Но что же, наконец, такое суверенность? Это, говорят, есть власть издавать законы[16]. Вот вам новый абсурд, позаимствованный у деспотизма. Народ видел, как короли мотивировали свои ордонансы - формулой: ибо так нам угодно. Он в свою очередь захотел испытать удовольствие издавать законы. В течение пятидесяти лет он создал их мириады, всегда, конечно, при посредстве своих представителей; удовольствие это до сих пор еще не кончилось.

Впрочем, определение суверенности само собой вытекает из определения закона. Закон, говорят, есть выражение воли суверена. Таким образом, при монархии закон есть выражение воли короля; в республике - выражение воли народа. Если оставить в стороне число воль, то обе эти системы окажутся совершенно идентичными: и в том и в другом случае одинаково существует заблуждение, так как считают закон выражением воли, тогда как он есть выражение факта. Между тем руководители были хороши, ибо пророком явился женевский гражданин, а Алькораном - его "Общественный договор"[17].

Предрассудки и предубеждения на каждом шагу обнаруживаются под риторикой новых законодателей. Народ страдал от множества исключений и привилегий; его представители сделали от его лица следующее заявление: "Все люди равны от природы и перед законом"; заявление это двусмысленное и чересчур многословное. Люди равны от природы, значит ли это, что все они одинакового роста, одинаково красивы, одинаково гениальны и добродетельны? Нет, имелось, следовательно, в виду определить политическое и гражданское равноправие; но в таком случае было бы достаточно сказать: "Все люди равны перед законом".

Но что такое равенство перед законом? Ни конституция 1790 года, ни конституция 1793-го, ни дарованная хартия, ни хартия принятая не сумели дать его определения. И та и другая хартии предполагают существование неравенства имущественного и сословного, наряду с которым невозможна даже и тень равенства прав. С этой точки зрения можно сказать, что все наши конституции были верным выражением народной воли. И я это докажу.

Когда-то народ не имел доступа к гражданским и военным должностям. Вставляя в "Декларацию прав" громкую фразу: "Все граждане имеют одинаковый доступ к должностям; свободные народы при выборах не знают другой причины предпочтения, кроме добродетели и талантов", думали совершить чудо.

Такою прекрасною вещью, конечно, должны были восторгаться, и при этом восторгались глупостью.
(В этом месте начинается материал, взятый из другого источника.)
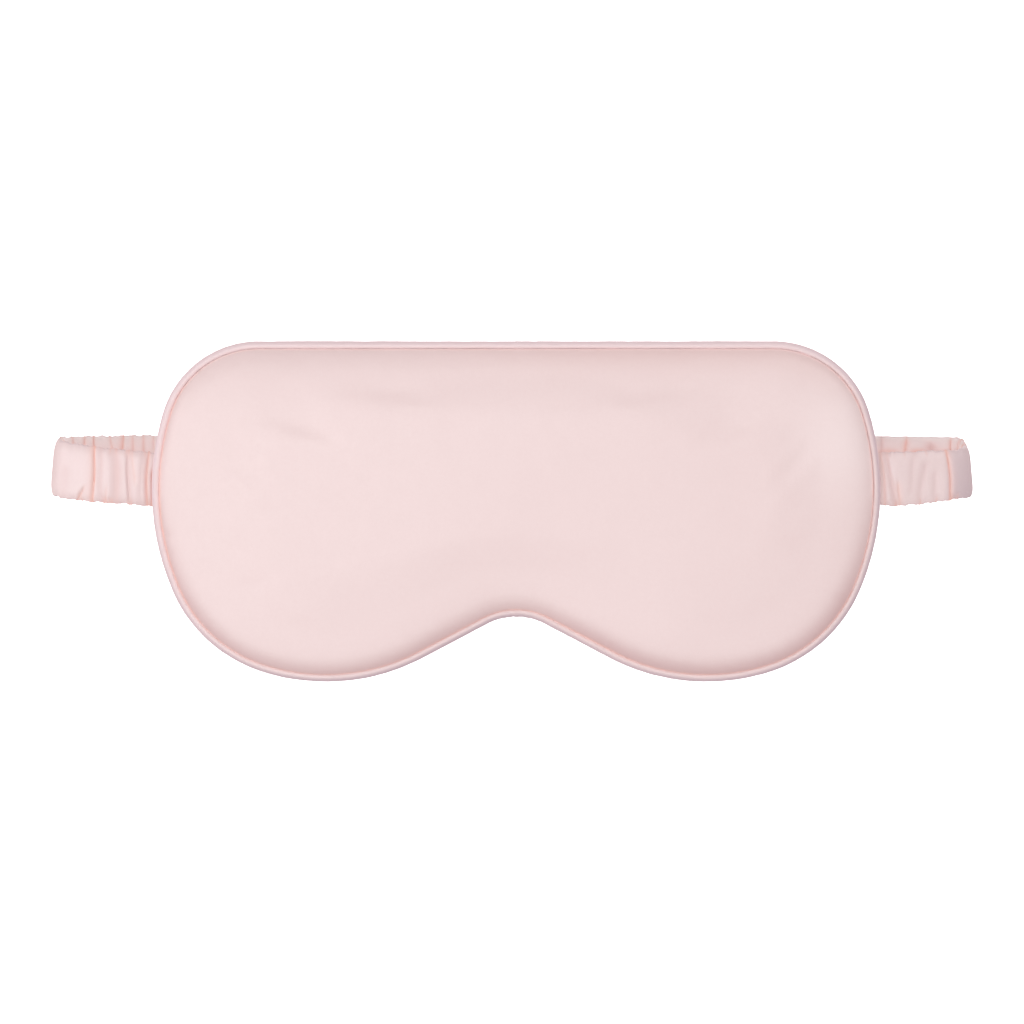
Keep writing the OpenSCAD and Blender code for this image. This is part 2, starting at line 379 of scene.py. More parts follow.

Как! Народ, суверен, законодатель и реформатор, видит в общественных должностях только награду или, будем выражаться прямо, подачку. И он издает постановление о доступности должностей всем гражданам, потому что считает эти должности источником выгоды. Иначе к чему бы служили предосторожности, если бы не представлялось выгоды? Ведь не издают же постановлений, что человек, не знакомый с географией и астрономией, не может быть капитаном корабля, и не запрещают же заике играть в трагедии или петь в опере. И в данном случае народ тоже подражал королю, он тоже хотел располагать прибыльными местечками в интересах своих друзей и льстецов. К несчастью - и эта последняя черта только дополняет сходство, - не сам народ держал в руках бенефиции; ими распоряжались его уполномоченные и представители, и они нисколько не заботились о том, чтобы сообразоваться с волей своего доверчивого суверена.